(begin)
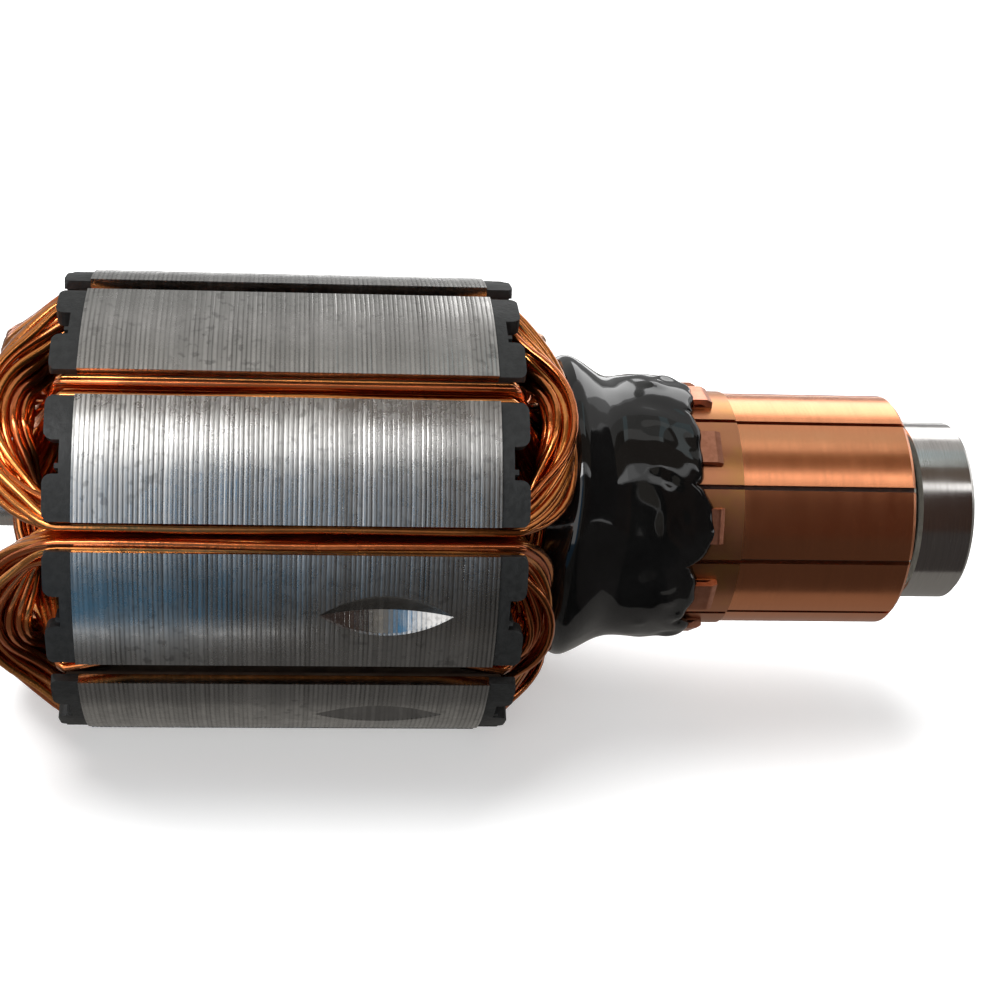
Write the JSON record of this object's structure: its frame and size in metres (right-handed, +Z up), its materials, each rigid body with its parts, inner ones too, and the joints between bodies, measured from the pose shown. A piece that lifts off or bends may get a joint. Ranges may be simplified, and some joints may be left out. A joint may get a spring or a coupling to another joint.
{
  "type": "motor armature",
  "caption": "Wound motor armature: slotted laminated core with moulded end insulators, enamelled wire coils, hook commutator, black resin and a ball bearing on its shaft.",
  "frame": {"origin": "on the shaft's axis at the middle of the laminated core", "axes": "+X along the shaft towards the commutator; +Z up, with a slot between two teeth facing straight down"},
  "size_m": [0.1235, 0.048, 0.048],
  "materials": {
    "shaft_steel": "ground",
    "lamination_steel": "turned across the edges of the sheets",
    "insulator_plastic": "fine matt moulding",
    "liner_film": "matt film",
    "enamelled_wire": "glossy clear enamel over copper",
    "commutator_copper": "turned copper with an unturned band at the hooks",
    "hub_moulding": "dark moulding compound",
    "resin": "brushed-on glossy resin",
    "bearing_steel": "ground and polished",
    "ball_steel": "polished",
    "cage_steel": "pressed",
    "seal_rubber": "matt"
  },
  "bodies": {
    "root": {"shaft": "shaft_steel", "core_stack": "lamination_steel", "end_insulator_drive": "insulator_plastic", "end_insulator_commutator": "insulator_plastic", "slot_liner_1": "liner_film", "slot_liner_2": "liner_film", "slot_liner_3": "liner_film", "slot_liner_4": "liner_film", "slot_liner_5": "liner_film", "slot_liner_6": "liner_film", "slot_liner_7": "liner_film", "slot_liner_8": "liner_film", "slot_liner_9": "liner_film", "slot_liner_10": "liner_film", "coil_1": "enamelled_wire", "coil_2": "enamelled_wire", "coil_3": "enamelled_wire", "coil_4": "enamelled_wire", "coil_5": "enamelled_wire", "coil_6": "enamelled_wire", "coil_7": "enamelled_wire", "coil_8": "enamelled_wire", "coil_9": "enamelled_wire", "coil_10": "enamelled_wire", "commutator_bar_1": "commutator_copper", "commutator_bar_2": "commutator_copper", "commutator_bar_3": "commutator_copper", "commutator_bar_4": "commutator_copper", "commutator_bar_5": "commutator_copper", "commutator_bar_6": "commutator_copper", "commutator_bar_7": "commutator_copper", "commutator_bar_8": "commutator_copper", "commutator_bar_9": "commutator_copper", "commutator_bar_10": "commutator_copper", "commutator_hub": "hub_moulding", "resin_collar": "resin", "bearing_inner_ring": "bearing_steel"},
    "bearing_outer": {"bearing_outer_ring": "bearing_steel", "bearing_seal_inboard": "seal_rubber", "bearing_seal_outboard": "seal_rubber"},
    "ball_set": {"bearing_balls": "ball_steel", "bearing_cage": "cage_steel"}
  },
  "joints": [
    {"name": "bearing_spin", "type": "hinge", "parent": "root", "child": "bearing_outer", "pos_m": [0.0685, 0, 0], "axis": [1, 0, 0], "continuous": true},
    {"name": "cage_spin", "type": "hinge", "parent": "root", "child": "ball_set", "pos_m": [0.0685, 0, 0], "axis": [1, 0, 0], "continuous": true}
  ],
  "couplings": [
    {"joint": "cage_spin", "follows": "bearing_spin", "ratio": 0.64}
  ]
}
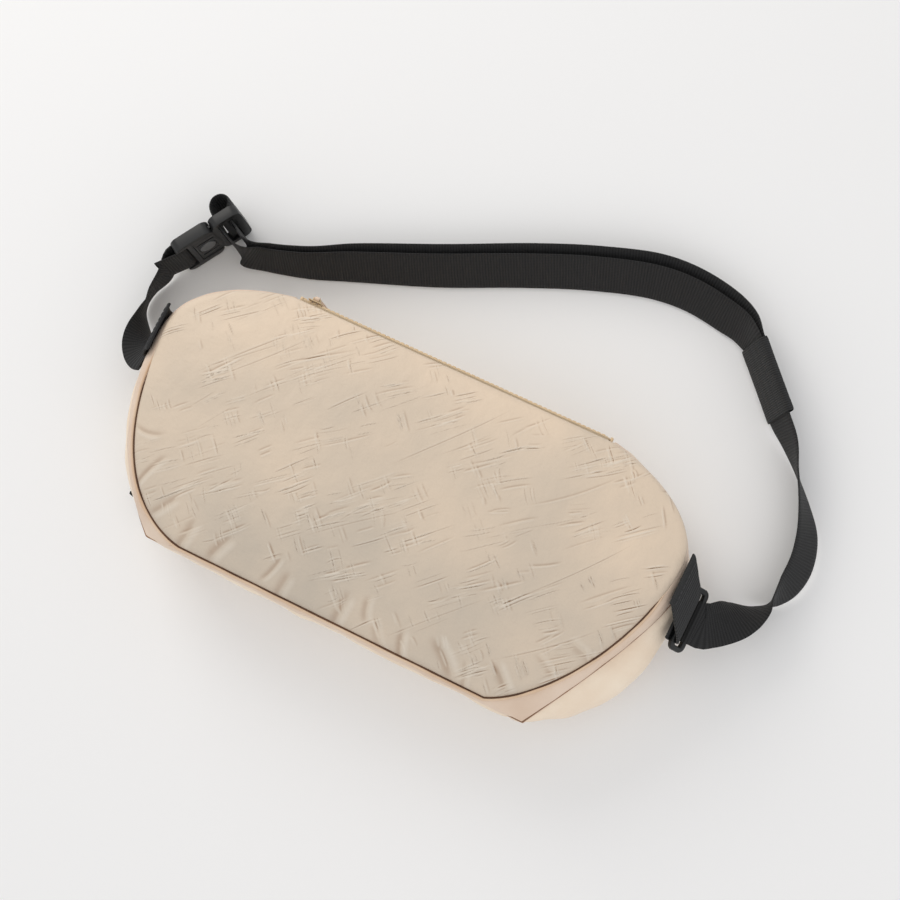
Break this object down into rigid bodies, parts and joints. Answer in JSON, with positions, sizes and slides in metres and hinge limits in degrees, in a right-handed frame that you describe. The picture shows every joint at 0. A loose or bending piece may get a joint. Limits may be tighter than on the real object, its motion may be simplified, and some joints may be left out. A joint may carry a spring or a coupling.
{
  "type": "sling bag",
  "caption": "Small padded sling bag lying on its back, with a domed front, piped seams, a top zip and an adjustable webbing strap with a press-button buckle.",
  "frame": {"origin": "middle of the back face, on the surface the bag lies on", "axes": "+Z from the back to the front of the bag, +X along its length towards the end with the ring, +Y towards the zip edge"},
  "size_m": [0.4319, 0.2815, 0.076],
  "materials": {
    "creased_cloth": "creased coated cloth, satin",
    "side_cloth": "smooth coated cloth, satin",
    "piping": "cloth-covered cord",
    "back_mesh": "spacer mesh, matt",
    "padding": "foam, matt",
    "lining": "plain woven, matt",
    "zip_tape": "woven tape, matt",
    "zip_teeth": "moulded, semi-gloss",
    "zip_metal": "painted, satin",
    "webbing": "ribbed webbing, matt",
    "grosgrain": "grosgrain, matt",
    "black_plastic": "moulded, satin",
    "grey_plastic": "moulded, satin"
  },
  "bodies": {
    "bag": {"front_panel": "creased_cloth", "front_piping": "piping", "end_gusset_right": "side_cloth", "bottom_gusset": "side_cloth", "end_gusset_left": "side_cloth", "ridge_piping": "piping", "rear_band_top": "side_cloth", "rear_band_right": "side_cloth", "rear_band_bottom": "side_cloth", "rear_band_left": "side_cloth", "back_piping": "piping", "back_panel": "back_mesh", "back_foam": "padding", "lining": "lining", "inner_pocket": "lining", "zip_tape_front": "zip_tape", "zip_tape_rear": "zip_tape", "zip_teeth_front": "zip_teeth", "zip_teeth_rear": "zip_teeth", "zip_stop_left": "zip_metal", "zip_stop_right": "zip_metal", "tab_right": "grosgrain", "tab_left": "grosgrain", "buckle_dock": "black_plastic", "strap_single": "webbing", "strap_front": "webbing", "strap_return": "webbing", "short_strap": "webbing", "keeper": "grosgrain", "side_loop": "webbing"},
    "zip_slider": {"zip_slider": "zip_metal", "zip_slider_underplate": "zip_metal"},
    "zip_pull": {"zip_pull": "side_cloth"},
    "ring": {"ring": "black_plastic"},
    "buckle_plate": {"buckle_plate": "black_plastic", "adjuster_loop": "webbing"},
    "release_button": {"release_button": "grey_plastic"}
  },
  "joints": [
    {"name": "zip_slide", "type": "slide", "parent": "bag", "child": "zip_slider", "axis": [1, 0, 0], "range_m": [0, 0.18]},
    {"name": "zip_pull_swing", "type": "hinge", "parent": "zip_slider", "child": "zip_pull", "pos_m": [-0.09, 0.0847, 0.055], "axis": [1, 0, 0], "range_deg": [0, 165]},
    {"name": "ring_swing", "type": "hinge", "parent": "bag", "child": "ring", "pos_m": [0.17511, 0.01, 0.04145], "axis": [0, -1, 0], "range_deg": [-10, 14], "deforming": ["strap_single", "tab_right"]},
    {"name": "buckle_release", "type": "slide", "parent": "bag", "child": "buckle_plate", "axis": [0.5446, 0.8387, 0], "range_m": [0, 0.024], "deforming": ["strap_front", "strap_return"]},
    {"name": "button_press", "type": "slide", "parent": "buckle_plate", "child": "release_button", "axis": [-0.8355, 0.5426, -0.0872], "range_m": [0, 0.0012], "stiffness_N_per_m": 600}
  ]
}
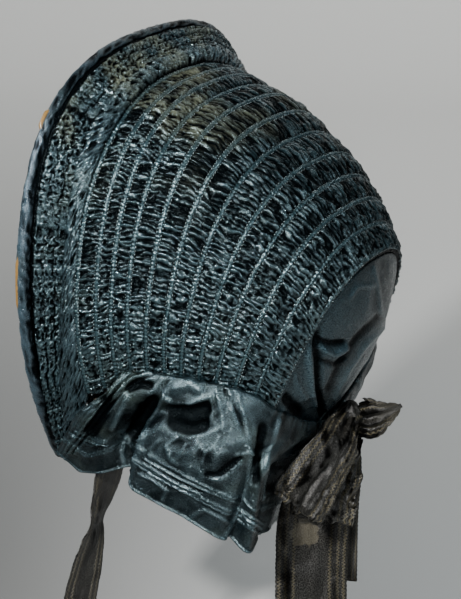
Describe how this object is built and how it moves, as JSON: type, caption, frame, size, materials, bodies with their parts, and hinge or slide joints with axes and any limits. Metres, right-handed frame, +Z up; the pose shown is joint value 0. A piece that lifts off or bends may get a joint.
(end)
Reproduce the entries above exactly.

--- Final result ---
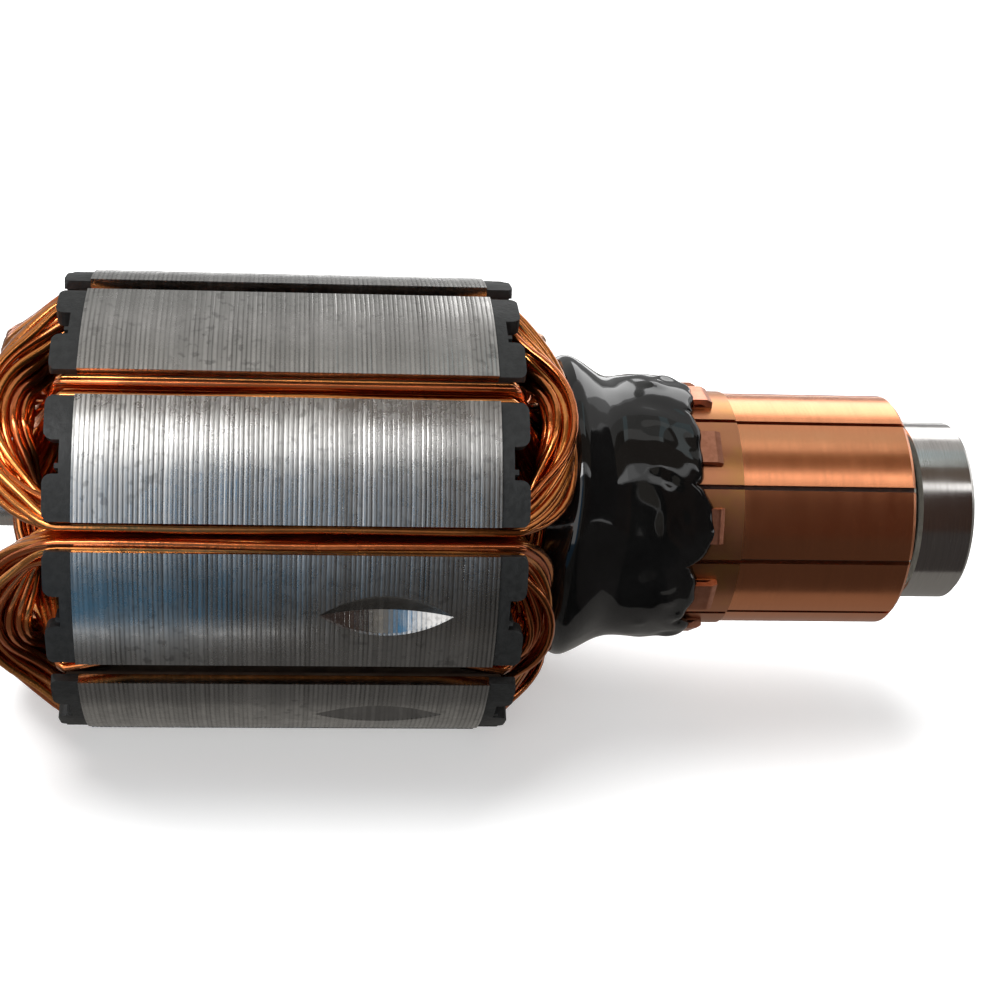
Write the JSON record of this object's structure: its frame and size in metres (right-handed, +Z up), its materials, each rigid body with its parts, inner ones too, and the joints between bodies, measured from the pose shown. A piece that lifts off or bends may get a joint. Ranges may be simplified, and some joints may be left out. A joint may get a spring or a coupling to another joint.
{
  "type": "motor armature",
  "caption": "Wound motor armature: slotted laminated core with moulded end insulators, enamelled wire coils, hook commutator, black resin and a ball bearing on its shaft.",
  "frame": {"origin": "on the shaft's axis at the middle of the laminated core", "axes": "+X along the shaft towards the commutator; +Z up, with a slot between two teeth facing straight down"},
  "size_m": [0.1235, 0.048, 0.048],
  "materials": {
    "shaft_steel": "ground",
    "lamination_steel": "turned across the edges of the sheets",
    "insulator_plastic": "fine matt moulding",
    "liner_film": "matt film",
    "enamelled_wire": "glossy clear enamel over copper",
    "commutator_copper": "turned copper with an unturned band at the hooks",
    "hub_moulding": "dark moulding compound",
    "resin": "brushed-on glossy resin",
    "bearing_steel": "ground and polished",
    "ball_steel": "polished",
    "cage_steel": "pressed",
    "seal_rubber": "matt"
  },
  "bodies": {
    "root": {"shaft": "shaft_steel", "core_stack": "lamination_steel", "end_insulator_drive": "insulator_plastic", "end_insulator_commutator": "insulator_plastic", "slot_liner_1": "liner_film", "slot_liner_2": "liner_film", "slot_liner_3": "liner_film", "slot_liner_4": "liner_film", "slot_liner_5": "liner_film", "slot_liner_6": "liner_film", "slot_liner_7": "liner_film", "slot_liner_8": "liner_film", "slot_liner_9": "liner_film", "slot_liner_10": "liner_film", "coil_1": "enamelled_wire", "coil_2": "enamelled_wire", "coil_3": "enamelled_wire", "coil_4": "enamelled_wire", "coil_5": "enamelled_wire", "coil_6": "enamelled_wire", "coil_7": "enamelled_wire", "coil_8": "enamelled_wire", "coil_9": "enamelled_wire", "coil_10": "enamelled_wire", "commutator_bar_1": "commutator_copper", "commutator_bar_2": "commutator_copper", "commutator_bar_3": "commutator_copper", "commutator_bar_4": "commutator_copper", "commutator_bar_5": "commutator_copper", "commutator_bar_6": "commutator_copper", "commutator_bar_7": "commutator_copper", "commutator_bar_8": "commutator_copper", "commutator_bar_9": "commutator_copper", "commutator_bar_10": "commutator_copper", "commutator_hub": "hub_moulding", "resin_collar": "resin", "bearing_inner_ring": "bearing_steel"},
    "bearing_outer": {"bearing_outer_ring": "bearing_steel", "bearing_seal_inboard": "seal_rubber", "bearing_seal_outboard": "seal_rubber"},
    "ball_set": {"bearing_balls": "ball_steel", "bearing_cage": "cage_steel"}
  },
  "joints": [
    {"name": "bearing_spin", "type": "hinge", "parent": "root", "child": "bearing_outer", "pos_m": [0.0685, 0, 0], "axis": [1, 0, 0], "continuous": true},
    {"name": "cage_spin", "type": "hinge", "parent": "root", "child": "ball_set", "pos_m": [0.0685, 0, 0], "axis": [1, 0, 0], "continuous": true}
  ],
  "couplings": [
    {"joint": "cage_spin", "follows": "bearing_spin", "ratio": 0.64}
  ]
}
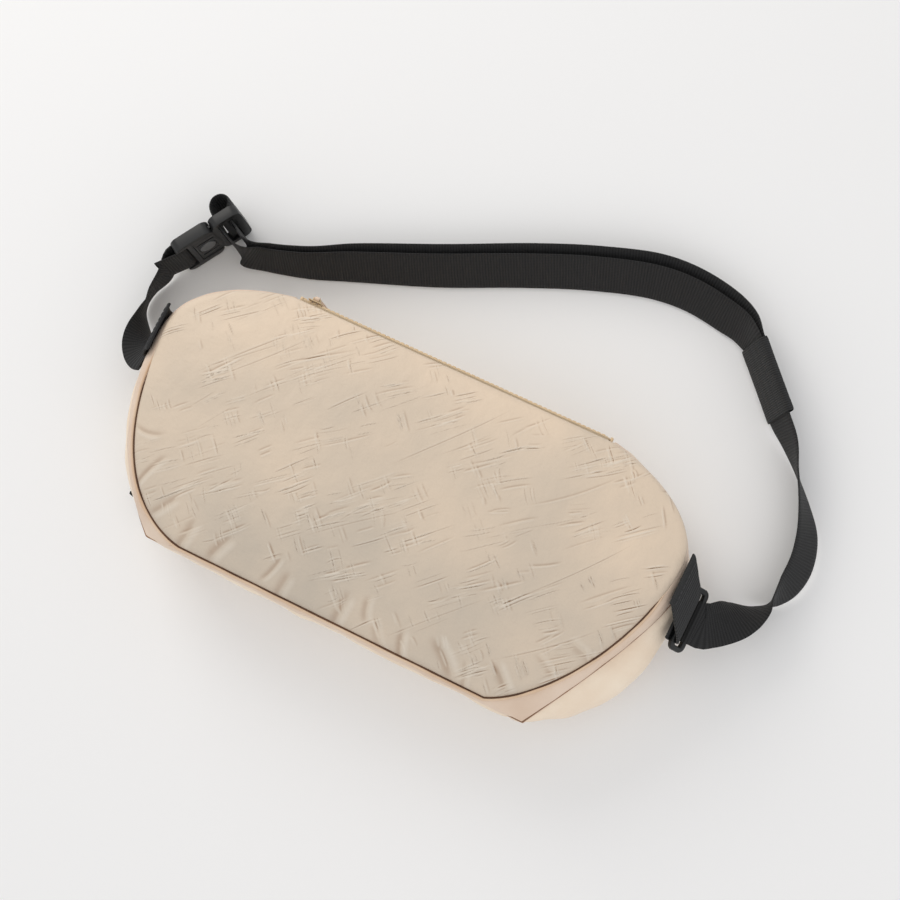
Break this object down into rigid bodies, parts and joints. Answer in JSON, with positions, sizes and slides in metres and hinge limits in degrees, in a right-handed frame that you describe. The picture shows every joint at 0. A loose or bending piece may get a joint. Limits may be tighter than on the real object, its motion may be simplified, and some joints may be left out. A joint may carry a spring or a coupling.
{
  "type": "sling bag",
  "caption": "Small padded sling bag lying on its back, with a domed front, piped seams, a top zip and an adjustable webbing strap with a press-button buckle.",
  "frame": {"origin": "middle of the back face, on the surface the bag lies on", "axes": "+Z from the back to the front of the bag, +X along its length towards the end with the ring, +Y towards the zip edge"},
  "size_m": [0.4319, 0.2815, 0.076],
  "materials": {
    "creased_cloth": "creased coated cloth, satin",
    "side_cloth": "smooth coated cloth, satin",
    "piping": "cloth-covered cord",
    "back_mesh": "spacer mesh, matt",
    "padding": "foam, matt",
    "lining": "plain woven, matt",
    "zip_tape": "woven tape, matt",
    "zip_teeth": "moulded, semi-gloss",
    "zip_metal": "painted, satin",
    "webbing": "ribbed webbing, matt",
    "grosgrain": "grosgrain, matt",
    "black_plastic": "moulded, satin",
    "grey_plastic": "moulded, satin"
  },
  "bodies": {
    "bag": {"front_panel": "creased_cloth", "front_piping": "piping", "end_gusset_right": "side_cloth", "bottom_gusset": "side_cloth", "end_gusset_left": "side_cloth", "ridge_piping": "piping", "rear_band_top": "side_cloth", "rear_band_right": "side_cloth", "rear_band_bottom": "side_cloth", "rear_band_left": "side_cloth", "back_piping": "piping", "back_panel": "back_mesh", "back_foam": "padding", "lining": "lining", "inner_pocket": "lining", "zip_tape_front": "zip_tape", "zip_tape_rear": "zip_tape", "zip_teeth_front": "zip_teeth", "zip_teeth_rear": "zip_teeth", "zip_stop_left": "zip_metal", "zip_stop_right": "zip_metal", "tab_right": "grosgrain", "tab_left": "grosgrain", "buckle_dock": "black_plastic", "strap_single": "webbing", "strap_front": "webbing", "strap_return": "webbing", "short_strap": "webbing", "keeper": "grosgrain", "side_loop": "webbing"},
    "zip_slider": {"zip_slider": "zip_metal", "zip_slider_underplate": "zip_metal"},
    "zip_pull": {"zip_pull": "side_cloth"},
    "ring": {"ring": "black_plastic"},
    "buckle_plate": {"buckle_plate": "black_plastic", "adjuster_loop": "webbing"},
    "release_button": {"release_button": "grey_plastic"}
  },
  "joints": [
    {"name": "zip_slide", "type": "slide", "parent": "bag", "child": "zip_slider", "axis": [1, 0, 0], "range_m": [0, 0.18]},
    {"name": "zip_pull_swing", "type": "hinge", "parent": "zip_slider", "child": "zip_pull", "pos_m": [-0.09, 0.0847, 0.055], "axis": [1, 0, 0], "range_deg": [0, 165]},
    {"name": "ring_swing", "type": "hinge", "parent": "bag", "child": "ring", "pos_m": [0.17511, 0.01, 0.04145], "axis": [0, -1, 0], "range_deg": [-10, 14], "deforming": ["strap_single", "tab_right"]},
    {"name": "buckle_release", "type": "slide", "parent": "bag", "child": "buckle_plate", "axis": [0.5446, 0.8387, 0], "range_m": [0, 0.024], "deforming": ["strap_front", "strap_return"]},
    {"name": "button_press", "type": "slide", "parent": "buckle_plate", "child": "release_button", "axis": [-0.8355, 0.5426, -0.0872], "range_m": [0, 0.0012], "stiffness_N_per_m": 600}
  ]
}
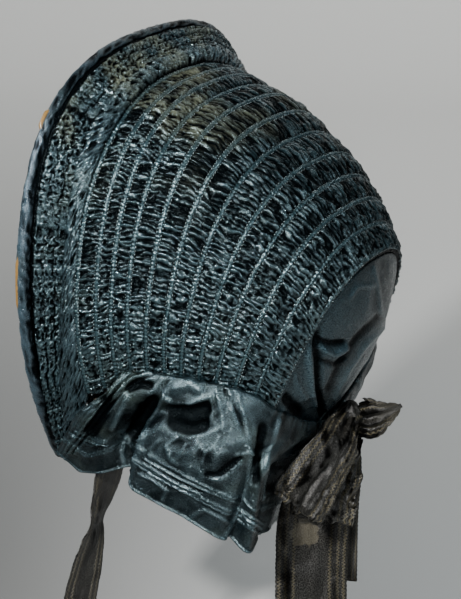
Describe how this object is built and how it moves, as JSON: type, caption, frame, size, materials, bodies with their parts, and hinge or slide joints with axes and any limits. Metres, right-handed frame, +Z up; the pose shown is joint value 0. A piece that lifts off or bends may get a joint.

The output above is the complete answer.